--- Task statement ---
Copy all lines of the listing that include the string "code".
= = = =
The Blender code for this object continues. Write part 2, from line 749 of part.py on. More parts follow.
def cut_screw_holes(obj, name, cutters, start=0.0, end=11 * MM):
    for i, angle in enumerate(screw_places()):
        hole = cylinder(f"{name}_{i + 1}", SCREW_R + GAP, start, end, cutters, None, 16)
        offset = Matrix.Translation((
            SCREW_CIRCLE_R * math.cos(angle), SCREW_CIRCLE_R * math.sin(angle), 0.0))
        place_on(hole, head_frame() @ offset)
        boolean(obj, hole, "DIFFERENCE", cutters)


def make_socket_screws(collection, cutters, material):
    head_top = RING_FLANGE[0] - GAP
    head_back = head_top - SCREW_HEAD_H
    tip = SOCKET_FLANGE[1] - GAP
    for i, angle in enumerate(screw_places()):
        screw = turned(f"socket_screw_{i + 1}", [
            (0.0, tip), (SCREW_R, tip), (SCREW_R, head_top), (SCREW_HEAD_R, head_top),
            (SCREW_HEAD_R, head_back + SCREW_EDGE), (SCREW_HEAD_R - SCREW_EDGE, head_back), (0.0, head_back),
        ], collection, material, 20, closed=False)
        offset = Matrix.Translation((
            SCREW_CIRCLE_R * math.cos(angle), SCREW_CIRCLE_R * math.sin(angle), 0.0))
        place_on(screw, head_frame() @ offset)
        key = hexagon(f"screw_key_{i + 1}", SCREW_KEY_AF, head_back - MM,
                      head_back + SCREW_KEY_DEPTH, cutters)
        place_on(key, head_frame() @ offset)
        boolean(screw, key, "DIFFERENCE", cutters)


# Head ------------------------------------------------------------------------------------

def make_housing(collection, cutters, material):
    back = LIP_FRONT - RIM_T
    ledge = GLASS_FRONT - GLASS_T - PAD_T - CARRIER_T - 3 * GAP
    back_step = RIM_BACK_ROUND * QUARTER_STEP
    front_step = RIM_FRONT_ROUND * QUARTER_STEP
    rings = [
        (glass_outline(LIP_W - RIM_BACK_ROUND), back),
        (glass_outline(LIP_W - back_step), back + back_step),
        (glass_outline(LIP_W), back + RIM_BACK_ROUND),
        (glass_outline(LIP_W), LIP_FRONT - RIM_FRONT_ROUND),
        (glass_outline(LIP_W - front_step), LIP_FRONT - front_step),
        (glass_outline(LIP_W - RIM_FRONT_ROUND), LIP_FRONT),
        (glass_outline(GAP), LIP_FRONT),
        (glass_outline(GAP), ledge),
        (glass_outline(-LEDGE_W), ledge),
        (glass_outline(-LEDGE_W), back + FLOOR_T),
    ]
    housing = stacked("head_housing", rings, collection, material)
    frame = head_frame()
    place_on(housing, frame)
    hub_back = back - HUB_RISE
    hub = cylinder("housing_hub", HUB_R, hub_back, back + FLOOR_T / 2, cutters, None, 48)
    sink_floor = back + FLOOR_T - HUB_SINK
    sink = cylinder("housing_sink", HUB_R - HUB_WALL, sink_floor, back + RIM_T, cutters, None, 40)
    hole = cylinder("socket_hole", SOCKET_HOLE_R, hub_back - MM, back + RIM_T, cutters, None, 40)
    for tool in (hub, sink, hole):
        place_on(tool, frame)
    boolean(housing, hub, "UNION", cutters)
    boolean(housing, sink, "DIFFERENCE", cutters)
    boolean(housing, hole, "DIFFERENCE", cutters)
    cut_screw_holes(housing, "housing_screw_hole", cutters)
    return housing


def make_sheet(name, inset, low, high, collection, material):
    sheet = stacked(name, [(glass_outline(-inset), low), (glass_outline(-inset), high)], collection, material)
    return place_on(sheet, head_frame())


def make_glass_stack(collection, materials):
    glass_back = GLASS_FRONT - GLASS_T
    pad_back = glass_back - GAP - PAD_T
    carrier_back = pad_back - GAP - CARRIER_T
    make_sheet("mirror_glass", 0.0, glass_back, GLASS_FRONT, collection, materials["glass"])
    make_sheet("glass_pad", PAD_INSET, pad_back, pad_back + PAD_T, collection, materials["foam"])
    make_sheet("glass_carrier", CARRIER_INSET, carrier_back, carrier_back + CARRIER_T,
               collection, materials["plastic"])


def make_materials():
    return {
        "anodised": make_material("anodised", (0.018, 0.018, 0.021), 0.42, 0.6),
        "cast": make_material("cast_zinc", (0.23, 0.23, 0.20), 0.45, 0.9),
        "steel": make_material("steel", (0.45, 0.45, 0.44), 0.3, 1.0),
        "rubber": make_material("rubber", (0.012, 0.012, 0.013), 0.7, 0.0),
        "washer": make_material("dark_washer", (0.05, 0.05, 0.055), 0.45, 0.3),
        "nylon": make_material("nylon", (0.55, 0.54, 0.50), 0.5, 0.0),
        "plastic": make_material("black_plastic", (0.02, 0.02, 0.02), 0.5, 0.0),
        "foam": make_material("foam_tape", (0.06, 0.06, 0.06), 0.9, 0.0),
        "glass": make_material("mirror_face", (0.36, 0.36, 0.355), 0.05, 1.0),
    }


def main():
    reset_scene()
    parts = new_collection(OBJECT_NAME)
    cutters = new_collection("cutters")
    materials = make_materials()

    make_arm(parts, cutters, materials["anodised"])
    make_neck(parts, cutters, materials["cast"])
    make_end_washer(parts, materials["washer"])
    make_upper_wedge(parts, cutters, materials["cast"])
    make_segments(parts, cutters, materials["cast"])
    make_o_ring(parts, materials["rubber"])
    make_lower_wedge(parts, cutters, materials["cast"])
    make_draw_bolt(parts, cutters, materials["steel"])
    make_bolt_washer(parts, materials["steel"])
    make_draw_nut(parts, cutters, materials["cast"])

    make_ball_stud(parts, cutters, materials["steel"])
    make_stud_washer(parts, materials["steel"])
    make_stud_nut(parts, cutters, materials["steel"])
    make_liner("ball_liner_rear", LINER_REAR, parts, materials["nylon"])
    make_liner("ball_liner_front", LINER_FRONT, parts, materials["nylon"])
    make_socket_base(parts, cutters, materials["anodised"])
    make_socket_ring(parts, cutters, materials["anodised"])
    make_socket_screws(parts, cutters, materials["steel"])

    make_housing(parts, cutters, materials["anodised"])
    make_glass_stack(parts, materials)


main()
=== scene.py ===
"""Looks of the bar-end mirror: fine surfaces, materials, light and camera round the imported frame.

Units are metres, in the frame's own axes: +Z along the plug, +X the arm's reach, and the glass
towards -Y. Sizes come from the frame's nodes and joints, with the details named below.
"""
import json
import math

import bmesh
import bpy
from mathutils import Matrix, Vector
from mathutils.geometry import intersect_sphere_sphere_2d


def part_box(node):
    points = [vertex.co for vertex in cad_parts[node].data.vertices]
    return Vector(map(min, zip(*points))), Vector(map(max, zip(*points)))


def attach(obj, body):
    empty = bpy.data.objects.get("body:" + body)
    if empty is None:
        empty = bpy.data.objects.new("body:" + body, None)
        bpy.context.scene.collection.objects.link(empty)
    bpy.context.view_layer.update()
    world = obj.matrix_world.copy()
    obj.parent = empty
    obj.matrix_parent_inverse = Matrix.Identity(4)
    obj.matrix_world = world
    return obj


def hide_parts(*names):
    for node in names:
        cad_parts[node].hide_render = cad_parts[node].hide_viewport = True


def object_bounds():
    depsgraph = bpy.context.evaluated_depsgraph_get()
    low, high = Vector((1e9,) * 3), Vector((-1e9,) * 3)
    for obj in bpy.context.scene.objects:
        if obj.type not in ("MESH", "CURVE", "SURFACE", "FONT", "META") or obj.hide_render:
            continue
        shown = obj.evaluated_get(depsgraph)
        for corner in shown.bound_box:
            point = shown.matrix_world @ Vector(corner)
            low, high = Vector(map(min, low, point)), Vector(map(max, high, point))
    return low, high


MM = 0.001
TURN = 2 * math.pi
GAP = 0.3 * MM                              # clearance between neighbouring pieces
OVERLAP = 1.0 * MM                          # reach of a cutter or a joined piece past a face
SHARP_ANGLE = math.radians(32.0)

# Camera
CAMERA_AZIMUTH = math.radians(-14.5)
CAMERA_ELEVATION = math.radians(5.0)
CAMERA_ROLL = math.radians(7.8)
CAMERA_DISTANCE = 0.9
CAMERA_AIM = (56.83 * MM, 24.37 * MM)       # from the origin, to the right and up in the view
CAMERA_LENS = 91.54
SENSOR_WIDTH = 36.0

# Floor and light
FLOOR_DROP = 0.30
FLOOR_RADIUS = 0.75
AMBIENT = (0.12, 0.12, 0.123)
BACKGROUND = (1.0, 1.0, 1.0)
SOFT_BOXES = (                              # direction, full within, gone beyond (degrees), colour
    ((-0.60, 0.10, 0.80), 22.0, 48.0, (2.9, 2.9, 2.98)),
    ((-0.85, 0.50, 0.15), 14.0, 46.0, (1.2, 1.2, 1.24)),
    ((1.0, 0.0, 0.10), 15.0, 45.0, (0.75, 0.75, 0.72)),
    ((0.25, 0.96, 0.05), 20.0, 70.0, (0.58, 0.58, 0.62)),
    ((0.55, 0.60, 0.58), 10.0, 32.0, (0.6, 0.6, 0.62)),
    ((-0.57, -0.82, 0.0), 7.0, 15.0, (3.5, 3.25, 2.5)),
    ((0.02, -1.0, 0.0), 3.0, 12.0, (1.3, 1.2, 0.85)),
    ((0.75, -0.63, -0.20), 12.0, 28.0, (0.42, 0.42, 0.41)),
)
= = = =
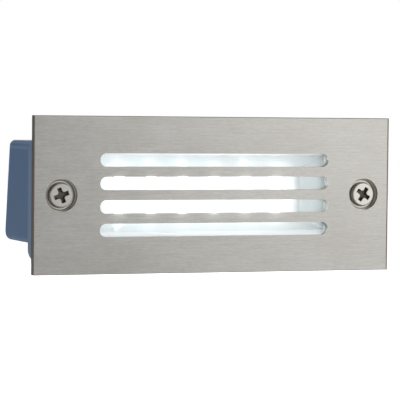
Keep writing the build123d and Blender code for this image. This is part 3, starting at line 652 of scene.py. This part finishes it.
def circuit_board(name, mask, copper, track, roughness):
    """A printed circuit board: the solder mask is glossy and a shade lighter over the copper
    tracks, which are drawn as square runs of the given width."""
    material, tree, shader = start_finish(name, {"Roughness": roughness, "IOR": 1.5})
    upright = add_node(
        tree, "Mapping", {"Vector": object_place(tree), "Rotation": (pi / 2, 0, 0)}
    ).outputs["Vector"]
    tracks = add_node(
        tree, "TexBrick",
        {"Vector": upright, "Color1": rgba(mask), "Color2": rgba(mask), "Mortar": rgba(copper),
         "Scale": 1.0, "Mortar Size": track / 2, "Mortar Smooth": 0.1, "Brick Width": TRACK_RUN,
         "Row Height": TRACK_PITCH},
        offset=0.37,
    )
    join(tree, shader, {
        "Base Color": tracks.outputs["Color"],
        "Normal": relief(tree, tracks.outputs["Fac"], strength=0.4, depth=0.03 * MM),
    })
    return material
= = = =
--- Task result ---
The Blender code for this object continues. Write part 2, from line 749 of part.py on. More parts follow.
Keep writing the build123d and Blender code for this image. This is part 3, starting at line 652 of scene.py. This part finishes it.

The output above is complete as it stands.